«En aquel tiempo, dijo Jesús a sus discípulos: “Como el Padre me ha amado, así os he amado yo; permaneced en mi amor. Si guardáis mis mandamientos, permaneceréis en mi amor; lo mismo que yo he guardado los mandamientos de mi Padre y permanezco en su amor. Os he hablado de esto para que mi alegría esté en vosotros, y vuestra alegría llegue a plenitud. Este es mi mandamiento: que os améis unos a otros como yo os he amado. Nadie tiene amor más grande que el que da la vida por sus amigos. Vosotros sois mis amigos, si hacéis lo que yo os mando. Ya no os llamo siervos, porque el siervo no sabe lo que hace su señor: a vosotros os llamo amigos, porque todo lo que he oído a mi Padre os lo he dado a conocer. No sois vosotros los que me habéis elegido, soy yo quien os he elegido y os he destinado para que vayáis y deis fruto, y vuestro fruto dure. De modo que lo que pidáis al Padre en mi nombre os lo dé. Esto os mando: que os améis unos a otros”» (Jn 15,9-17).
Primicia de Juan es este relato evangélico que pone en labios de Jesús las palabras más bellas y consoladoras pronunciadas para felicidad de los hombres, al tiempo que nos entrega la llave maestra que abre las puertas de la vida, es decir, el amor. El amor que nace del Padre, y que fue la causa primera de la creación del mundo, el primer acto de amor conocido, el amor que se recrea y se esparce por toda la obra del Dios artesano. Y Jesús permanece en ese amor esencial después de hacerse hombre en el seno inmaculado de la Virgen María, porque para eso ha venido, para cumplir la voluntad del Padre. Si bien, cuando está pronunciando estas palabras en la sobremesa del Cenáculo con sus discípulos, todavía no se ha consumado de modo definitivo ese cumplimiento, todavía falta que Jesús pronuncie el “Hágase tu voluntad y no la mía”, que le atará a la cruz redentora y le llevará a una muerte afrentosa, y finalmente, al tercer día, en el día primero de la semana, al triunfo sobre la muerte y a la resurrección gloriosa.
Y este cumplimiento supremo, que entraña el mayor acto de amor, pues “nadie tiene amor más grande que el que da la vida por sus amigos”, es causa para que el Hijo permanezca en el amor del Padre. Y ese mismo amor que Jesús recibe del Padre lo entrega ahora a sus discípulos con el mismo requisito de que cumplan los mandamientos que Él les enseñó.
¿Y cuál es la consecuencia de permanecer en el amor a Jesús? Esta es la consecuencia: “Os he hablado de esto para que mi alegría esté en vosotros, y vuestra alegría llegue a plenitud”.

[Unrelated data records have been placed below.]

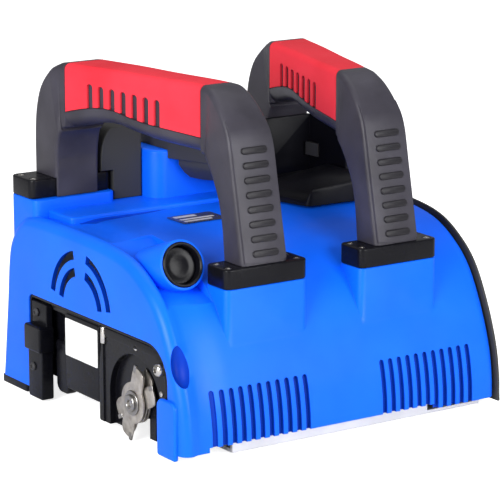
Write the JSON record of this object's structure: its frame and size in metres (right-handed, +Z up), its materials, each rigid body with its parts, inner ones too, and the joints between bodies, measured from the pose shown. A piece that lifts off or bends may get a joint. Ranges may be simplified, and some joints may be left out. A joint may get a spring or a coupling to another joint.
{
  "type": "wall chaser",
  "caption": "Two-handled wall chaser with a blue casing, a side-mounted milling cutter on a sprung plunge arm, guide rollers and a dust port.",
  "frame": {"origin": "On the floor under the middle of the machine's box.", "axes": "X runs along the front face from the cutter side to the blank side, Y from the front to the back, Z up."},
  "size_m": [0.3278, 0.305, 0.2905],
  "materials": {
    "casing": "Bright blue moulded plastic with a soft gloss.",
    "black_moulding": "Black glass-filled plastic with a fine grain.",
    "dark_moulding": "Very dark grey moulded plastic.",
    "grip": "Bright red moulded plastic with a fine grain.",
    "steel": "Machined and plated steel.",
    "cutter": "Ground tool steel, warm grey.",
    "sole": "Milled aluminium sheet, pale.",
    "label": "Plain white label film.",
    "deck_label": "Plain grey label film.",
    "rubber": "Black rubber.",
    "winding": "Copper winding and bars.",
    "core": "Laminated core steel.",
    "carbon": "Carbon brush in its holder."
  },
  "bodies": {
    "machine": {"body_shell": "casing", "base_plate": "sole", "right_side_plate": "black_moulding", "opening_frame": "black_moulding", "cutter_guard": "black_moulding", "pivot_bracket": "black_moulding", "port_liner": "black_moulding", "port_plug": "rubber", "deck_label": "deck_label", "air_housing": "black_moulding", "rear_hood": "dark_moulding", "motor_hood": "black_moulding", "switch_box": "black_moulding", "cable_gland": "rubber", "handle_left": "black_moulding", "handle_right": "black_moulding", "grip_cover_left": "grip", "grip_cover_right": "grip", "front_foot_left": "black_moulding", "front_foot_right": "black_moulding", "rear_foot_left": "black_moulding", "rear_foot_right": "black_moulding", "bracket_screw_upper": "steel", "bracket_screw_lower": "steel", "depth_stop_screw": "steel", "guard_pivot_pin": "steel", "stator_core": "core", "motor_shield_left": "sole", "motor_shield_right": "sole", "motor_bearing_left": "steel", "motor_bearing_right": "steel", "brush_holder_top": "carbon", "brush_holder_bottom": "carbon", "front_axle": "steel", "rear_axle": "steel", "return_spring": "steel"},
    "plunge_arm": {"arm_case": "dark_moulding", "arm_lid": "black_moulding", "arm_label": "label", "spindle_bearing_inner": "steel", "spindle_bearing_outer": "steel", "drive_belt": "rubber"},
    "motor_rotor": {"motor_shaft": "steel", "rotor_core": "winding", "commutator": "winding", "cooling_fan": "dark_moulding", "motor_pulley": "steel"},
    "spindle": {"spindle_shaft": "steel", "spindle_pulley": "steel", "cutter_plate_1": "cutter", "cutter_plate_2": "cutter", "cutter_plate_3": "cutter", "cutter_spacer_1": "steel", "cutter_spacer_2": "steel", "cutter_bolt": "steel"},
    "front_roller_left": {"front_roller_left": "rubber"},
    "front_roller_right": {"front_roller_right": "rubber"},
    "rear_roller_left": {"rear_roller_left": "rubber"},
    "rear_roller_right": {"rear_roller_right": "rubber"},
    "power_switch": {"power_switch": "dark_moulding"}
  },
  "joints": [
    {"name": "plunge", "type": "hinge", "parent": "machine", "child": "plunge_arm", "pos_m": [-0.1314, 0.084, 0.05], "axis": [1, 0, 0], "range_deg": [0, 7], "stiffness_Nm_per_rad": 8, "springref_deg": -20.05},
    {"name": "rotor_spin", "type": "hinge", "parent": "machine", "child": "motor_rotor", "pos_m": [-0.0314, 0.084, 0.05], "axis": [1, 0, 0], "continuous": true},
    {"name": "spindle_spin", "type": "hinge", "parent": "plunge_arm", "child": "spindle", "pos_m": [-0.1364, -0.072, 0.035], "axis": [1, 0, 0], "continuous": true},
    {"name": "front_roller_left_spin", "type": "hinge", "parent": "machine", "child": "front_roller_left", "pos_m": [-0.0784, -0.112, 0.009], "axis": [1, 0, 0], "continuous": true},
    {"name": "front_roller_right_spin", "type": "hinge", "parent": "machine", "child": "front_roller_right", "pos_m": [0.1216, -0.112, 0.009], "axis": [1, 0, 0], "continuous": true},
    {"name": "rear_roller_left_spin", "type": "hinge", "parent": "machine", "child": "rear_roller_left", "pos_m": [-0.0784, 0.112, 0.009], "axis": [1, 0, 0], "continuous": true},
    {"name": "rear_roller_right_spin", "type": "hinge", "parent": "machine", "child": "rear_roller_right", "pos_m": [0.1216, 0.112, 0.009], "axis": [1, 0, 0], "continuous": true},
    {"name": "power_rocker", "type": "hinge", "parent": "machine", "child": "power_switch", "pos_m": [0.1326, 0.08, 0.19], "axis": [0, 0, -1], "range_deg": [0, 9]}
  ],
  "couplings": [
    {"joint": "spindle_spin", "follows": "rotor_spin", "ratio": 1.2}
  ]
}
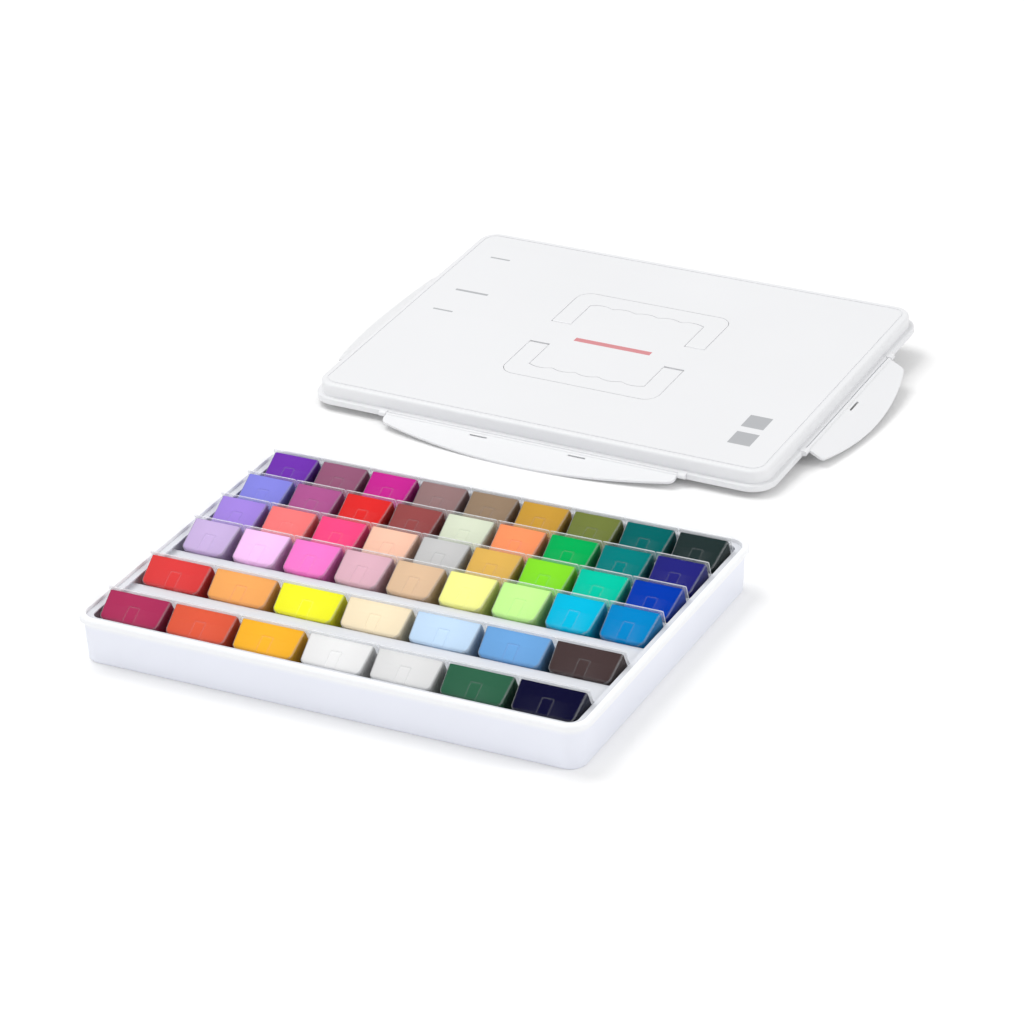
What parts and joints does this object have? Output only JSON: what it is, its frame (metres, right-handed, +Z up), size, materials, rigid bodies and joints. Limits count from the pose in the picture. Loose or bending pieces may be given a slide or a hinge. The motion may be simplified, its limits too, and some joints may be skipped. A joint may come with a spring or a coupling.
{
  "type": "gouache paint set box",
  "caption": "Flat white plastic case with a clear rack of leaning paint cups in rows, and a separate lid with snap flaps and fold-flat carrying handles.",
  "frame": {"origin": "middle of the tray's flat base, on the table", "axes": "+X across the tray to the right, +Y from the front row of cups to the back, towards the lid, +Z up"},
  "size_m": [0.4661, 0.7314, 0.0455],
  "materials": {
    "tray_plastic": "smooth white moulded plastic",
    "clear_rack": "clear formed sheet",
    "clear_cup": "clear moulded plastic",
    "film": "thin translucent sealing film",
    "lid_plastic": "satin white moulded plastic",
    "seal_rubber": "soft pale grey",
    "paint_1": "soft gouache paint, another colour in each cup",
    "paint_2": "soft gouache paint, another colour in each cup",
    "paint_3": "soft gouache paint, another colour in each cup",
    "paint_4": "soft gouache paint, another colour in each cup",
    "paint_5": "soft gouache paint, another colour in each cup",
    "paint_6": "soft gouache paint, another colour in each cup"
  },
  "bodies": {
    "tray": {"tray": "tray_plastic", "rack": "clear_rack"},
    "cups_1": {"cups_row_1": "clear_cup", "paint_row_1": "paint_1", "film_row_1": "film"},
    "cups_2": {"cups_row_2": "clear_cup", "paint_row_2": "paint_2", "film_row_2": "film"},
    "cups_3": {"cups_row_3": "clear_cup", "paint_row_3": "paint_3", "film_row_3": "film"},
    "cups_4": {"cups_row_4": "clear_cup", "paint_row_4": "paint_4", "film_row_4": "film"},
    "cups_5": {"cups_row_5": "clear_cup", "paint_row_5": "paint_5", "film_row_5": "film"},
    "cups_6": {"cups_row_6": "clear_cup", "paint_row_6": "paint_6", "film_row_6": "film"},
    "lid": {"lid_shell": "lid_plastic", "lid_seal": "seal_rubber"},
    "flap_front": {"flap_front": "lid_plastic"},
    "flap_back": {"flap_back": "lid_plastic"},
    "flap_left": {"flap_left": "lid_plastic"},
    "flap_right": {"flap_right": "lid_plastic"},
    "handle_front": {"handle_front": "lid_plastic"},
    "handle_back": {"handle_back": "lid_plastic"}
  },
  "joints": [
    {"name": "lid_lift", "type": "slide", "parent": "tray", "child": "lid", "axis": [0, 0, 1], "range_m": [0, 0.2]},
    {"name": "front_flap_hinge", "type": "hinge", "parent": "lid", "child": "flap_front", "pos_m": [-0.04629, 0.2744, 0.00847], "axis": [-0.9994, 0.0349, 0], "range_deg": [-77.35, 12.65]},
    {"name": "back_flap_hinge", "type": "hinge", "parent": "lid", "child": "flap_back", "pos_m": [-0.03571, 0.57736, 0.02701], "axis": [0.9994, -0.0349, 0], "range_deg": [0, 90]},
    {"name": "left_flap_hinge", "type": "hinge", "parent": "lid", "child": "flap_left", "pos_m": [-0.24353, 0.43295, 0.01774], "axis": [0.0348, 0.9975, 0.061], "range_deg": [-62, 28]},
    {"name": "right_flap_hinge", "type": "hinge", "parent": "lid", "child": "flap_right", "pos_m": [0.16152, 0.41881, 0.01774], "axis": [-0.0348, -0.9975, -0.061], "range_deg": [-62, 28]},
    {"name": "back_handle_hinge", "type": "hinge", "parent": "lid", "child": "handle_back", "pos_m": [-0.04031, 0.44568, 0.0296], "axis": [0.9994, -0.0349, 0], "range_deg": [0, 110]},
    {"name": "front_handle_hinge", "type": "hinge", "parent": "lid", "child": "handle_front", "pos_m": [-0.04174, 0.40478, 0.0271], "axis": [-0.9994, 0.0349, 0], "range_deg": [0, 110]},
    {"name": "row_1_lift", "type": "slide", "parent": "tray", "child": "cups_1", "axis": [0, -0.4478, 0.8942], "range_m": [0, 0.06]},
    {"name": "row_2_lift", "type": "slide", "parent": "tray", "child": "cups_2", "axis": [0, -0.4478, 0.8942], "range_m": [0, 0.06]},
    {"name": "row_3_lift", "type": "slide", "parent": "tray", "child": "cups_3", "axis": [0, -0.3305, 0.9438], "range_m": [0, 0.06]},
    {"name": "row_4_lift", "type": "slide", "parent": "tray", "child": "cups_4", "axis": [0, -0.3305, 0.9438], "range_m": [0, 0.06]},
    {"name": "row_5_lift", "type": "slide", "parent": "tray", "child": "cups_5", "axis": [0, -0.3305, 0.9438], "range_m": [0, 0.06]},
    {"name": "row_6_lift", "type": "slide", "parent": "tray", "child": "cups_6", "axis": [0, -0.3305, 0.9438], "range_m": [0, 0.06]}
  ]
}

Es decir, permanecer en el amor de Jesús es el camino de la alegría, y que esa alegría, además, sea plena, inmarcesible, insuperable, que nadie se la pueda arrebatar al cristiano, y que luego se prolongue en la bienaventuranza de la otra vida. Así, “el amor de Dios”, suprema fuente del amor, conduce directamente a “la alegría de Dios”. El seguimiento de Jesús no es, pues, una religión para tristes, es la vocación de los alegres, alegres enamorados, alegres amados, alegres que aman.
Y no importa las veces que nosotros faltemos a este amor que se nos pide y se nos da, porque siempre podemos estar seguros del otro amor, el de Jesús, que nunca nos fallará, porque es un amor infinito e incondicional. Y de esta suerte, como el hijo pródigo, llamaremos a las puertas del Padre misericordioso para que nos acoja en la debilidad, clamando: Padre, he pecado contra el cielo y contra ti. Y nos acogerá en sus brazos.